Sharing a weekend with the Red Sox home opener — the city's other sporting rite of spring — more than 28,000 runners returned to the streets from Hopkinton to Copley Square six months after a smaller and socially distanced event that was the only fall race in its 126-year history.

Fans waved Ukrainian flags in support of the few dozen runners whose 26.2-mile run from Hopkinton to Copley Square was the easiest part of their journey. Athletes from Russia and Belarus were disinvited in response to the invasion of Ukraine.

Ukrainians who were unable to make it to Boston were offered a deferral or refund.

“Whatever they want to do, they can do,” Boston Athletic Association President Tom Grilk said. “Run this year, run next year. You want a puppy? Whatever. There is no group we want to be more helpful to.”

Jepchirchir and Yeshaneh spent most of the morning running shoulder to shoulder — or even closer: In the first half, the Ethiopian's eyes wandered from the course and she drifted into Jepchirchir.

She reached out to apologize, and the two clasped each other's arms as they continued on.

“She's my best friend,” Jepchirchir said.

Beaten, Yeshaneh finished four seconds back. Kenya's Mary Ngugi finished third for the second time in six months, following her podium in October after the 125th race was delayed, canceled and delayed again.

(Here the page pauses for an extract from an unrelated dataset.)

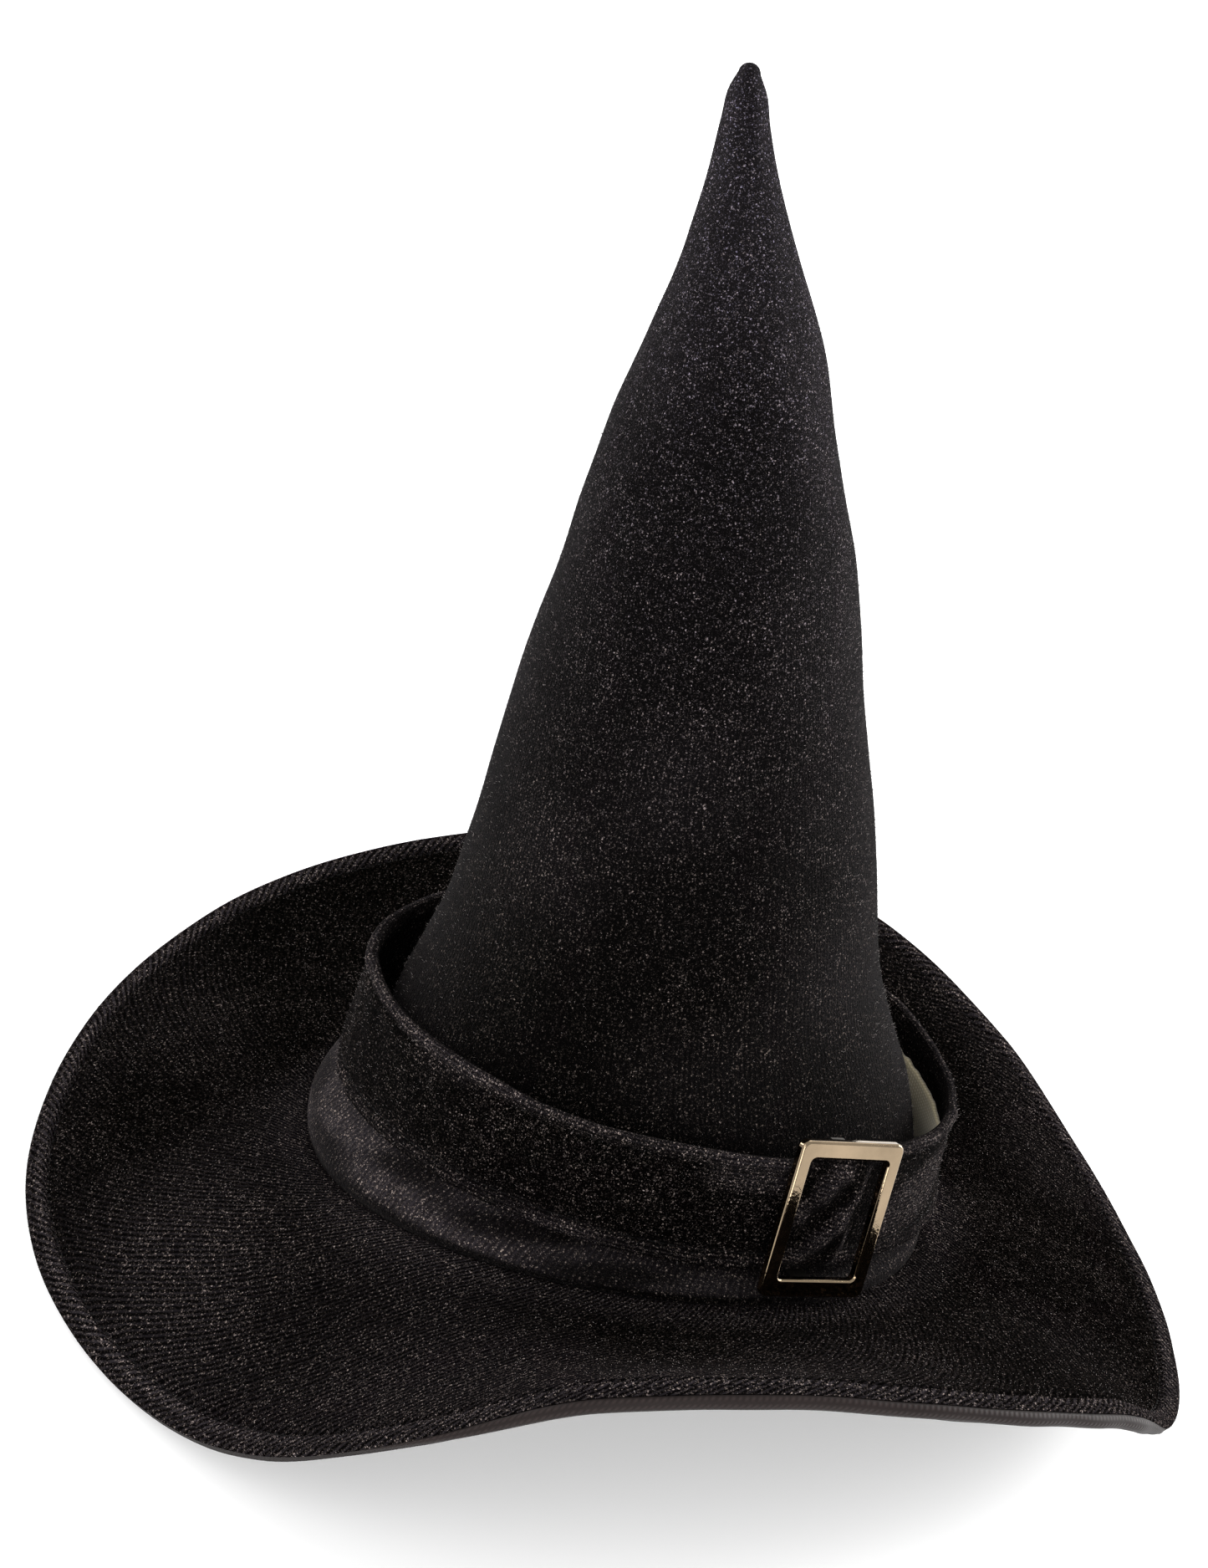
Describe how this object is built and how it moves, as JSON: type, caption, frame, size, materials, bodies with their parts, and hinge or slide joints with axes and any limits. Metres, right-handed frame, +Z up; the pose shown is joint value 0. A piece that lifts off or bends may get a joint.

This year's race marked the 50th anniversary of Nina Kuscsik's victory as the first official women's winner. (The actual first woman to finish the race was Bobbi Gibb, who first ran in 1966 among the unofficial runners known as bandits.)

Valerie Rogosheske, who finished sixth in '72, said she had been planning to hide in the bushes and run as a bandit before women got the go-ahead a few weeks before the race. She is running this year with her daughters, and served as the honorary starter for the women’s elite field.

“There was just this feeling of, ‘Boy, we’re going to do this. No one can drop out. There are eyes upon us,'" she said at the starting line on Monday. “Many people didn’t think we should be running a marathon. So that’s why we really felt that pressure but opportunity as well to finish this marathon.”

The first women who dared to attempt the Boston Marathon faced sneers and catcalls, administrative roadblocks and even physical violence from an organization originally formed to encourage the pursuit of “manly sports.”

“I think about it, if I would be brave enough to do that. I’m not sure I would have been,” said Des Linden, who herself overcame some of the worst weather in the race’s history to win in 2018. “But these guys stuck their neck out, and made it happen.”

Fifty years after eight women lined up alongside the men — the first official female entrants — more than 12,000 women entered the Boston Marathon on Monday.

Although women weren’t welcome until 1972, Bobbi Gibb is acknowledged as the first woman to run Boston, finishing it in 1966 among the unofficial runners known as bandits. A year later, Kathrine Switzer signed up as “K.V. Switzer” — there was no spot on the form for gender — and received an official bib; race director Jock Semple was so irate that he tried to shove her off the course.

“You can imagine how that must be challenging, where you are running and people don’t want to see you running,” said Mary Ngugi, who has campaigned against domestic abuse toward female athletes in Kenya.

“But now we can run, we can train, we can do whatever we want,” she said. “We’ve been given these opportunities to feel like we are equal with the men. It’s amazing. Being here and being able to run, being able to be free and as a woman, it’s a great thing.”

Gibb’s three first-place finishes from 1966-68 and three for Sara Mae Berman from 1969-71 were originally considered the Boston Marathon’s “Unofficial Era”; they have recently been upgraded in the record book to “Pioneer Era.”

But it is Nina Kuscsik’s 1972 victory that is celebrated this year.

“It sounds so outrageous to say that women are ‘allowed to run.’ That 50 years ago, ‘they finally let us be allowed to run,’” Switzer said. “But here we are.”